Era lo sbando: i tedeschi imperversavano, molti soldati, appunto senza ordini né prospettive, gettavano via le divise e cercavano di raggiungere le case (e ci fu quello che viene oggi definito come il primo atto di resistenza di massa: le donne italiane si mobilitarono, mettendo in atto un maternage diffuso e consapevole, e fornirono di abiti, di cibo, di mezzi di trasporto, o nascosero, a rischio della vita, i militari sbandati). Molti, tuttavia, resistettero e ingaggiarono battaglia contro l’esercito tedesco. Combatterono non solo negli episodi più famosi (Porta San Paolo a Roma e Cefalonia, su tutti: in quest’ultima isola la divisione Acqui resistette e fu sterminata. I morti furono migliaia), ma anche a Piombino, a Gorizia, a Trieste, a Cuneo, a Savona, a Viterbo, a Bastia in Corsica, ad Argirocastro in Albania, a Spalato in Jugoslavia. La resistenza dei militari italiani fu vasta e coraggiosa: in molti rifiutarono di cedere le armi ai tedeschi e combatterono fino alla morte o alla cattura. Sono circa 20.000 i soldati italiani caduti dopo l’uscita ufficiale del Paese dalla guerra. Sono circa 800.000 quelli catturati dai tedeschi, in patria o all’estero, tra Jugoslavia, Francia, Albania, Grecia e isole dell’Egeo, Polonia, Paesi baltici e Unione Sovietica. Di questi, circa 650.000 mila finiranno, dopo viaggi interminabili, nei campi di prigionia tedeschi in Germania, in Austria e in Europa orientale. In 55.000 non sopravvissero ai trasferimenti ed alla condizione di internati, ancora peggiore di quella dei tradizionali prigionieri di guerra, poiché il regime nazista non li considerava tali, ma li classificò come “internati militari italiani” (IMI), privandoli così delle tutele garantite ai prigionieri dalla Convenzione di Ginevra, sottraendoli alla protezione della Croce Rossa Internazionale e obbligandoli al lavoro: un lavoro che verrà svolto in condizioni disumane, in totale spregio delle norme di guerra e di quelle umanitarie. Durante l’internamento, i militari italiani, soprattutto gli ufficiali, venivano incessantemente invitati, in cambio della liberazione, ad arruolarsi nelle forze armate tedesche e soprattutto nelle forze armate della Repubblica Sociale Italiana. La stragrande maggioranza degli internati rifiuta, dando vita a una forma di Resistenza “disarmata”. 

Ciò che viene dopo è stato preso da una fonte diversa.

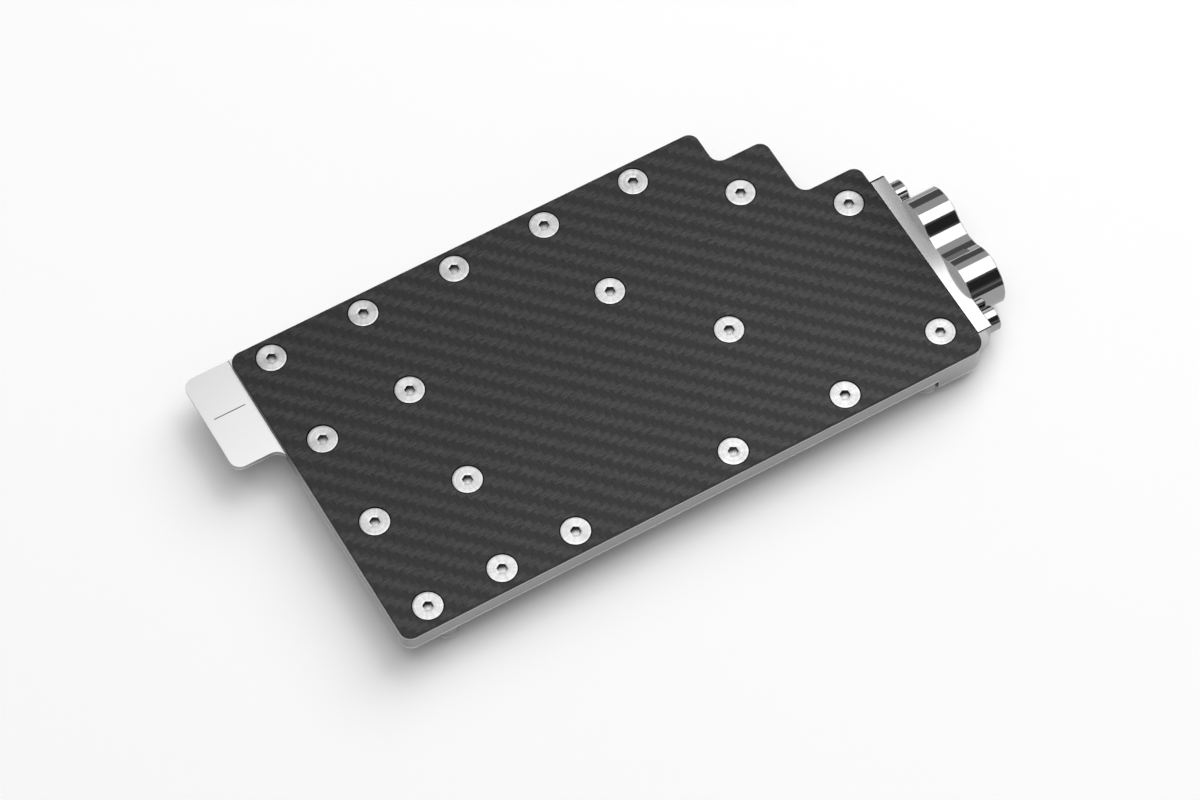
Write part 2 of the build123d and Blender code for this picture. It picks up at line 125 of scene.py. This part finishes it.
class Nodes:
    """The node tree of one material or world, with short calls to add to it."""

    def __init__(self, owner):
        owner.use_nodes = True
        self.owner = owner
        self.tree = owner.node_tree
        self.tree.nodes.clear()

    def add(self, kind, inputs=None, **settings):
        node = self.tree.nodes.new(kind)
        for key, value in settings.items():
            setattr(node, key, value)
        for key, value in (inputs or {}).items():
            self.set(node.inputs[key], value)
        return node

    def set(self, socket, value):
        if isinstance(value, bpy.types.NodeSocket):
            self.tree.links.new(value, socket)
        else:
            socket.default_value = value

    def math(self, operation, *values):
        return self.add("ShaderNodeMath", dict(enumerate(values)), operation=operation).outputs[0]

    def vector_math(self, operation, values):
        return self.add("ShaderNodeVectorMath", dict(enumerate(values)), operation=operation).outputs

    def vector(self, operation, *values):
        return self.vector_math(operation, values)["Vector"]

    def measure(self, operation, *values):
        """A length or dot product of vectors."""
        return self.vector_math(operation, values)["Value"]

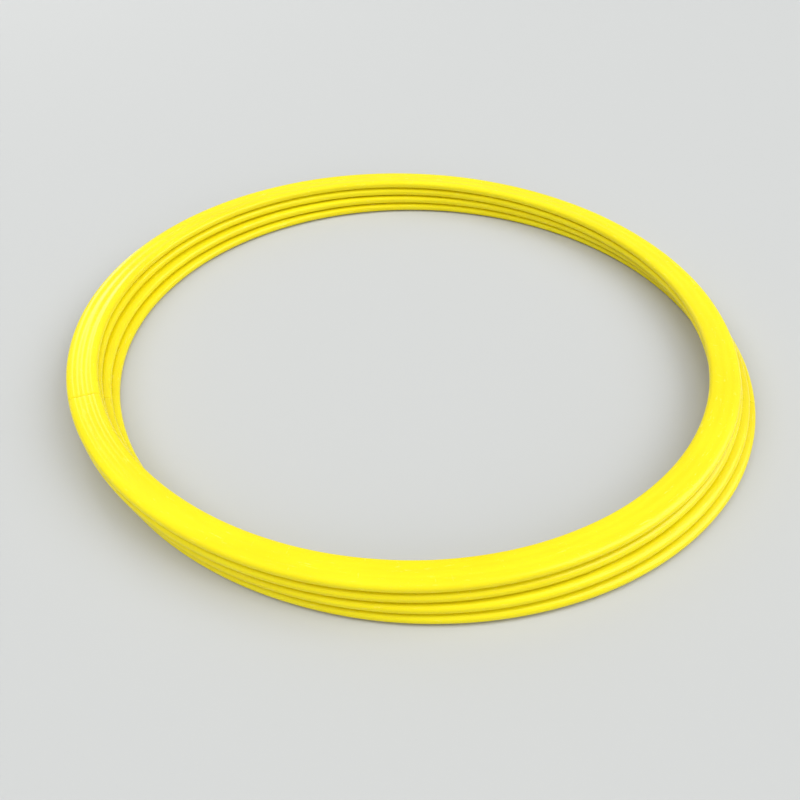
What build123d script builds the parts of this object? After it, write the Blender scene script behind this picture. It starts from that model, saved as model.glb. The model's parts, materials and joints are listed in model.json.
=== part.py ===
from build123d import *
import math
import os

# A set of four flat training hoops, stacked on the ground. Each hoop is a flat
# hollow plastic profile bent into a circle. Its two ends meet in a butt seam over
# a ribbed joining plug, and two flush pins in the inner edge hold them on it.
# Origin: on the ground under the middle of the stack, +Z up. Millimetres.

# Hoop profile
outer_diameter = 600.0
band_width = 27.0
thickness = 8.0
wall = 1.8
seam_gap = 0.3

# Joining plug, with its lengths measured along the middle of the band
plug_length = 76.0
plug_clearance = 0.15
plug_lead_in = 0.8
rib_width = 1.5
rib_bite = 0.05
rib_distances = (8.0, 13.0, 27.0, 32.0)

# Pins, driven outwards through the inner edge
pin_distance = 20.0
pin_radius = 1.5
pin_depth = 12.0
pin_point = 0.6
pin_bite = 0.05
pin_clearance = 0.05
head_radius = 2.2
head_height = 0.8
head_dome = 0.35
seat_depth = 1.0
seat_clearance = 0.1

# How the hoops lie: name, middle in X and Y, and the seam's angle from +X
stack = [
    ("bottom", 8.2, -3.7, -12.0),
    ("second", 1.7, -1.5, 198.0),
    ("third", -5.7, 1.7, -16.0),
    ("top", -8.2, 3.7, 202.0),
]

# Worked out
inner_radius = outer_diameter / 2 - band_width
middle_radius = outer_diameter / 2 - band_width / 2
cavity_width = band_width - 2 * wall
cavity_height = thickness - 2 * wall

os.makedirs("parts", exist_ok=True)


def arc_degrees(length):
    """The angle that a length along the middle of the band takes up."""
    return math.degrees(length / middle_radius)


def section_plane(middle, angle):
    """A plane across the band: X points outwards, Y up, Z along the hoop."""
    outwards = Vector(1, 0, 0).rotate(Axis.Z, angle)
    along = Vector(0, 1, 0).rotate(Axis.Z, angle)
    return Plane(origin=middle + outwards * middle_radius, x_dir=outwards, z_dir=along)


def seat_plane(middle, angle):
    """The plane that a pin's head sits on, facing the middle of the hoop."""
    outwards = Vector(1, 0, 0).rotate(Axis.Z, angle)
    floor = middle + outwards * (inner_radius + seat_depth)
    return Plane(origin=floor, x_dir=Vector(0, 0, 1), z_dir=-outwards)


def save(piece, name):
    """Label a finished piece and write it to its own file."""
    piece.label = name
    export_step(piece, f"parts/{name}.step")


def make_tube(middle, seam, pin_angles):
    """The bent hollow profile, open at the seam, with two stepped pin holes."""
    turn_axis = Axis(middle, (0, 0, 1))
    with BuildPart() as tube:
        with BuildSketch(section_plane(middle, seam + arc_degrees(seam_gap / 2))):
            SlotOverall(band_width, thickness)
            SlotOverall(cavity_width, cavity_height, mode=Mode.SUBTRACT)
        revolve(axis=turn_axis, revolution_arc=360 - arc_degrees(seam_gap))
        for angle in pin_angles:
            with BuildSketch(seat_plane(middle, angle)):
                Circle(head_radius + seat_clearance)
            extrude(amount=seat_depth + head_height, mode=Mode.SUBTRACT)
            with BuildSketch(seat_plane(middle, angle)):
                Circle(pin_radius + pin_clearance)
            extrude(amount=-wall, mode=Mode.SUBTRACT)
    return tube.part


def make_plug(middle, seam, pin_angles):
    """The curved bar inside the seam, with grip ribs and two pin holes."""
    turn_axis = Axis(middle, (0, 0, 1))
    bar_width = cavity_width - 2 * plug_clearance
    bar_height = cavity_height - 2 * plug_clearance
    with BuildPart() as plug:
        with BuildSketch(section_plane(middle, seam - arc_degrees(plug_length / 2))):
            SlotOverall(bar_width, bar_height)
        revolve(axis=turn_axis, revolution_arc=arc_degrees(plug_length))
        chamfer(faces().filter_by(GeomType.PLANE).filter_by(Axis.Z, reverse=True).edges(), plug_lead_in)
        for side in (-1, 1):
            for distance in rib_distances:
                start = seam + side * arc_degrees(distance) - arc_degrees(rib_width / 2)
                with BuildSketch(section_plane(middle, start)):
                    SlotOverall(cavity_width + 2 * rib_bite, cavity_height + 2 * rib_bite)
                revolve(axis=turn_axis, revolution_arc=arc_degrees(rib_width))
        for angle in pin_angles:
            with BuildSketch(seat_plane(middle, angle)):
                Circle(pin_radius - pin_bite)
            extrude(amount=-(pin_depth + pin_point), mode=Mode.SUBTRACT)
    return plug.part


def make_pin(middle, angle):
    """A flush pin: a low domed head on a shank with a blunt point."""
    with BuildPart() as pin:
        with BuildSketch(seat_plane(middle, angle)):
            Circle(head_radius)
        extrude(amount=head_height)
        fillet(edges().filter_by(GeomType.CIRCLE).sort_by_distance(middle)[0], head_dome)
        with BuildSketch(seat_plane(middle, angle)):
            Circle(pin_radius)
        extrude(amount=-pin_depth)
        chamfer(edges().filter_by(GeomType.CIRCLE).sort_by_distance(middle)[-1], pin_point)
    return pin.part


for level, (name, middle_x, middle_y, seam) in enumerate(stack):
    middle = Vector(middle_x, middle_y, (level + 0.5) * thickness)
    pin_angles = [seam + side * arc_degrees(pin_distance) for side in (-1, 1)]
    save(make_tube(middle, seam, pin_angles), f"{name}_hoop_tube")
    save(make_plug(middle, seam, pin_angles), f"{name}_hoop_plug")
    for side, angle in zip(("right", "left"), pin_angles):
        save(make_pin(middle, angle), f"{name}_hoop_pin_{side}")
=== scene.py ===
import bpy
import json
import math
import numpy as np
from mathutils import Matrix, Vector

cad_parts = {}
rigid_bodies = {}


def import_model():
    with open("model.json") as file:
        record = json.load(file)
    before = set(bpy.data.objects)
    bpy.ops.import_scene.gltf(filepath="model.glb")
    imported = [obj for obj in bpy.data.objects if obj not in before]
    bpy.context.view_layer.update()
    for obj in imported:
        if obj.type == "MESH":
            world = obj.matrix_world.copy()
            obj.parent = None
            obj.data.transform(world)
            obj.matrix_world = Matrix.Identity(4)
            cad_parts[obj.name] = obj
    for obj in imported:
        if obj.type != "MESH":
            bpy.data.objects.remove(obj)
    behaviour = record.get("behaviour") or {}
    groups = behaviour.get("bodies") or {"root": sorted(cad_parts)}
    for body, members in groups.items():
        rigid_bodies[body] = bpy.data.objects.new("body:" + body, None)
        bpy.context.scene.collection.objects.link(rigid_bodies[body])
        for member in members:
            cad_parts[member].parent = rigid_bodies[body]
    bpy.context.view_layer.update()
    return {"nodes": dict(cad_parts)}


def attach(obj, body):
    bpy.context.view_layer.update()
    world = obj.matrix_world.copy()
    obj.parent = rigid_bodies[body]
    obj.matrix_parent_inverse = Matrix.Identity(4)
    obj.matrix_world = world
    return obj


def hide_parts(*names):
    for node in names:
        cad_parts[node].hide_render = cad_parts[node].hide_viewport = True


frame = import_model()
hoopNames = ["bottom", "second", "third", "top"]


# the view, and a pale floor under soft light

camera = {
    "lens": 42.51,            # mm
    "sensor": 36.0,           # mm
    "nearest": 0.02,          # where the view starts, in metres
    "lookAt": (-0.0111, -0.0639, 0.0),
    "distance": 0.8363,
    "down": 40.78,            # degrees that it looks down
    "roll": 1.23,
}

studio = {
    "floorSize": 80.0,
    "floorColour": (0.52, 0.52, 0.51),
    "floorRoughness": 0.85,
    "skyColour": (0.95, 0.97, 1.0),
    "skyStrength": 0.44,
    "softColour": (0.98, 1.0, 1.0),
    "softLights": {           # name: (towards, how wide in degrees, strength, seen in gloss)
        "keyRight": ((2.1, 0.4, 2.2), 50.0, 1.55, True),
        "softLeft": ((-2.1, -0.1, 2.3), 30.0, 1.02, False),
        "softTop": ((0.0, 0.2, 3.0), 40.0, 0.62, False),
        "fillFront": ((0.9, -2.6, 1.2), 40.0, 0.86, False),
    },
    "stripLamps": {           # name: (place, size, watts), aimed at the stack, for streaks of gloss
        "streakBackLeft": ((-1.22, 1.94, 1.14), (0.2, 1.5), 5.0),
    },
}


def placeCamera(c):
    data = bpy.data.cameras.new("viewCamera")
    data.lens = c["lens"]
    data.sensor_width = c["sensor"]
    data.clip_start = c["nearest"]
    holder = bpy.data.objects.new("viewCamera", data)
    # turned down from level, moved back along its own axis, then rolled about it
    tilt = Matrix.Rotation(math.radians(90 - c["down"]), 4, "X")
    back = Matrix.Translation((0, 0, c["distance"]))
    roll = Matrix.Rotation(math.radians(c["roll"]), 4, "Z")
    holder.matrix_world = Matrix.Translation(c["lookAt"]) @ tilt @ back @ roll
    bpy.context.scene.collection.objects.link(holder)
    bpy.context.scene.camera = holder


def placeLight(data, place, inGloss=True):
    light = bpy.data.objects.new(data.name, data)
    light.location = place
    light.visible_glossy = inGloss
    light.rotation_euler = (-Vector(place)).to_track_quat("-Z", "Y").to_euler()
    bpy.context.scene.collection.objects.link(light)


def softLight(name, colour, towards, wide, strength, inGloss):
    # a far light as wide as a big diffuser, so it is even over the whole floor
    data = bpy.data.lights.new(name, "SUN")
    data.angle = math.radians(wide)
    data.energy = strength
    data.color = colour
    placeLight(data, towards, inGloss)


def stripLamp(name, place, size, watts):
    data = bpy.data.lights.new(name, "AREA")
    data.shape = "RECTANGLE"
    data.size, data.size_y = size
    data.energy = watts
    placeLight(data, place)


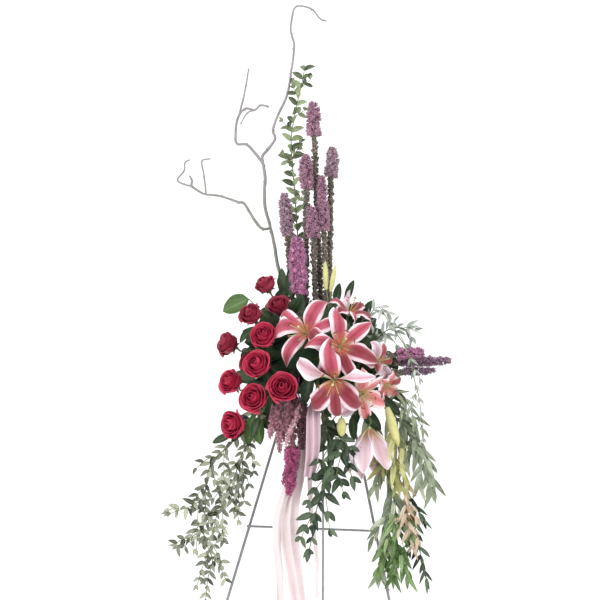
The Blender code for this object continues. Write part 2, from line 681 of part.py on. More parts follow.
def rose(key):
    """A rose: a bud, three petals round it, and four open ones, on a short cup."""
    middle, facing, width = ROSES[key]
    _, _, axis, foot = ROUTES["rose_stems_" + key]
    turn = axis.to_track_quat("Z", "Y").to_matrix()
    unit = width / 0.052

    def at(angle, radius, height):
        away = Vector((math.cos(angle) * radius, math.sin(angle) * radius, height))
        return foot + turn @ (away * unit)

    bloom = "rose_bloom_" + key
    bm = bmesh.new()
    bmesh.ops.create_uvsphere(bm, u_segments=6, v_segments=4, radius=1.0)
    for vert in bm.verts:
        x, y, z = vert.co
        twist = z * 0.5
        vert.co = at(math.atan2(y, x) + twist, math.hypot(x, y) * 0.0095, 0.017 + z * 0.0165)
    add(bloom, make(bm))
    layers = [
        (3, math.radians(60), [(0.001, 0.004), (0.0150, 0.012), (0.0145, 0.029), (0.0095, 0.035)]),
        (4, math.radians(50), [(0.001, 0.003), (0.0215, 0.009), (0.0275, 0.023), (0.0270, 0.031)]),
    ]
    for layer, (count, half, profile) in enumerate(layers):
        for number in range(count):
            angle = number * math.tau / count + layer * 0.5 + int(key) * 0.7
            spine, sides, faces, cups = [], [], [], []
            for station, (radius, height) in enumerate(profile):
                close = (1.0, 1.0, 0.85, 1.0)[station]
                left = at(angle - half * close, radius + 0.0013, height)
                right = at(angle + half * close, radius - 0.0013, height)
                rib = at(angle, radius, height)
                spine.append((left + right) / 2 if 0 < station < 3 else rib)
                sides.append((right - left) / 2)
                out = (rib - at(angle, 0, height)).normalized()
                faces.append(out)
                cups.append((rib - spine[-1]).dot(out))
            add(bloom, petal(spine, sides, faces, cups, 0.0011))
    add(bloom, rod(foot, foot + axis * 0.011 * unit, 0.0055, 0.0125 * unit, 6))


for rose_key in ROSES:
    rose(rose_key)


OPEN = [(0.001, 0.004), (0.017, 0.022), (0.043, 0.036), (0.068, 0.031), (0.082, 0.010)]
SHUT = [(0.001, 0.004), (0.012, 0.026), (0.022, 0.048), (0.030, 0.072), (0.031, 0.088)]
TEPAL_HALF = [0.0, 0.0080, 0.0165, 0.0130, 0.0]
SMALL_STATIONS = [0, 1, 3, 4]


def lily(key):
    """A lily: six curled tepals on a short throat, its stamens and a style."""
    _, _, size, open_part, turn_degrees = LILIES[key]
    node, _, axis, foot = ROUTES["lily_stems_" + key]
    turn = axis.to_track_quat("Z", "Y").to_matrix()
    bloom = "lily_bloom_" + key

    def at(angle, radius, height):
        away = Vector((math.cos(angle) * radius, math.sin(angle) * radius, height))
        return foot + turn @ (away * size)

    add(bloom, rod(foot, at(0, 0, 0.018), 0.0045 * size, 0.0115 * size, 6))

    def tepal(angle, broad, raise_by, shorten, swing, grow):
        spine, sides, faces, cups = [], [], [], []
        stations = range(len(OPEN)) if size > 0.7 and open_part > 0.5 else SMALL_STATIONS
        for station in stations:
            wide, narrow = OPEN[station], SHUT[station]
            radius = (wide[0] * open_part + narrow[0] * (1 - open_part)) * shorten
            height = (wide[1] * open_part + narrow[1] * (1 - open_part))
            part = station / (len(OPEN) - 1)
            lean = raise_by * part
            radius, height = (
                radius * math.cos(lean) - height * math.sin(lean) * 0.6,
                height * math.cos(lean) + radius * math.sin(lean),
            )
            spine.append(at(angle + swing * part, radius, height))
        across = turn @ Vector((-math.sin(angle), math.cos(angle), 0))
        for number, station in enumerate(stations):
            ahead = spine[min(number + 1, len(spine) - 1)] - spine[max(number - 1, 0)]
            faces.append(ahead.cross(across).normalized())
            sides.append(across * TEPAL_HALF[station] * broad * size)
            cups.append(0.0025 * size if 0 < number < len(spine) - 1 else 0.0)
        return petal(spine, sides, faces, cups, 0.0012, grow)

    lifts = (0.0, 0.15, -0.15, 0.3, -0.3, 0.5, 0.75)
    for number in range(6):
        angle = math.radians(turn_degrees + number * 60)
        broad = 1.0 if number % 2 else 0.78
        tries = [
            (angle, broad, lift, short, swing)
            for short in (1.0, 0.85, 0.7)
            for lift in lifts
            for swing in (0.0, 0.2, -0.2)
        ]
        add_clear(bloom, tepal, tries)

    def stamen(angle, reach, grow):
        tip = at(angle, reach, 0.060)
        return rod(at(angle, 0.003, 0.010), tip, 0.0009 + grow, 0.0018 + grow, 3)

    reach = 0.020 * open_part + 0.010 * (1 - open_part)
    for number in range(0, 6, 1 if size > 0.7 and open_part > 0.5 else 2):
        angle = math.radians(turn_degrees + 30 + number * 60)
        add_clear(bloom, stamen, [(angle, reach), (angle, reach * 0.5)])

    def style(grow):
        return rod(foot + axis * 0.010, at(0.6, 0.006, 0.072), 0.0013 + grow, 0.0018 + grow, 4)

    add_clear(bloom, style, [()])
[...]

Molti tra quelli che non furono imprigionati salirono in montagna o entrarono in clandestinità “nelle belle città date al nemico” e, insieme a operai, intellettuali, artigiani, antifascisti della prima ora che erano riusciti a tornare in Italia o che erano stati liberati dopo il 25 luglio, e a tanti e tante giovani che avevano maturato una coscienza antifascista, dettero vita alla Resistenza, che si sostanziò nella Liberazione del 25 aprile 1945 e nella Costituzione repubblicana.